Angela Lansbury is very cute though. I don't see her being a tool to Dorian though.
WTF, Bastet is lying on a Chinese rug? What the fuck are these people smoking? And once again Dorian is being creepy as fuck... if I was this chick I'd run out of there. I mean he's SOOOOOO creepy. SOOOOO creepy. SO CREEPY. OMG SO CREEPY. SO CREEPY. WHAT THE FUCK IS HE ONNNNN.
WHAT THE FUCK IS HE DOINGGGGGG. What the fuck, why is this chick just being all calm and shit like there's nothing TOTALLY FUCKING WEIRD about this. What the fuck she's crying. I mean, WHAT THE FUCK?? What's he supposed to have some kinda mind control powers or something?? GET THE FUCK OUT OF THERE LADY. OMG.
This is the creepiest shit for real. She better get the fuck out of there. What the fuck. WHY IS SHE JUST STANDING THERE??!?!?1 OMG NO DON'T WALK BACK IN. I fucking swear. I'm fucking mad at this chick.
This is fucking BULLSHIT.
God he's so fucking creepy, LOL.
Now there's a picture of her on his desk, and he's writing a goodbye/hate letter to her saying now he gives up on chicks and now he's just gonna be all evil and shit. AS IF it really was her fault or something... he used her as total scapegoat.
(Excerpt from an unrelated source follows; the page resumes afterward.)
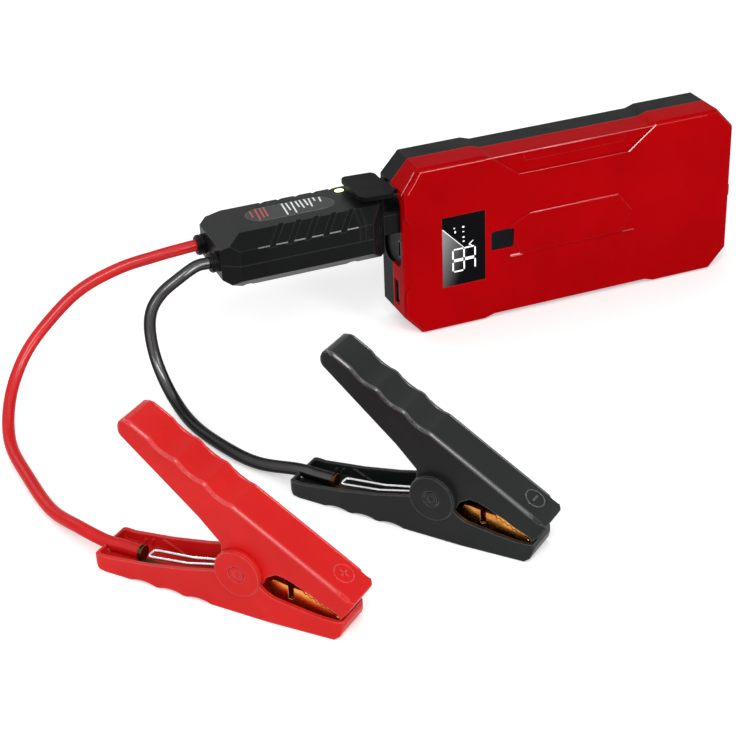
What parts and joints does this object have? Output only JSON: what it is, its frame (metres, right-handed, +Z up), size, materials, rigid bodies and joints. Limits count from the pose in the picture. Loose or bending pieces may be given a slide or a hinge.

What a pussy!
LOL "evil looking houses", yeah that's London.
Man I love the way they work this stuff info the painting, what a story... totally fascinating. It's like an epic episode of the Twilight Zone. "The lines of cruelty about the mouth were unmistakable."
LMFAO I love Lord Henry, he's so great... he's such a fuckin' realist, he just goes on and on and on. ROFL. I love him, we're twinsies.
Hallward is pretty hot too... he looks like Art Garfunkel without the fro though.
Does Dorian ever start killing hookers?? Need to spice this shit up a little bit.
WTF, is that a midget?
So far it hasn't shown Dorian doing... fucking anything.
Alright now I'm about to get pissed off at this movie. Dorian is about to get all weird with the chick who he knew as a little kid who's all grown up now. Is this bitch really not gonna say anything about how Dorian still looks freakishly fucking young? This is dumb as shit. Like super dumb. I'm sorry but it's fucking ridiculous. I get it, it's a fucking story, but still. Like WTF. And what about this fucking Hallward guy? He doesn't have anything to say either???
This is so dumb.
And Dorian is still soooooo creepy. Like SOOOOOO creepy.
DORIAN has to address the WEIRDASS spectacle of his bizarre motherfucking freakishly YOUNG looks after all these years... FACEPALM. It almost makes everyone else seem like the fucking weirdos instead of Dorian, LMFAO!!! The hell.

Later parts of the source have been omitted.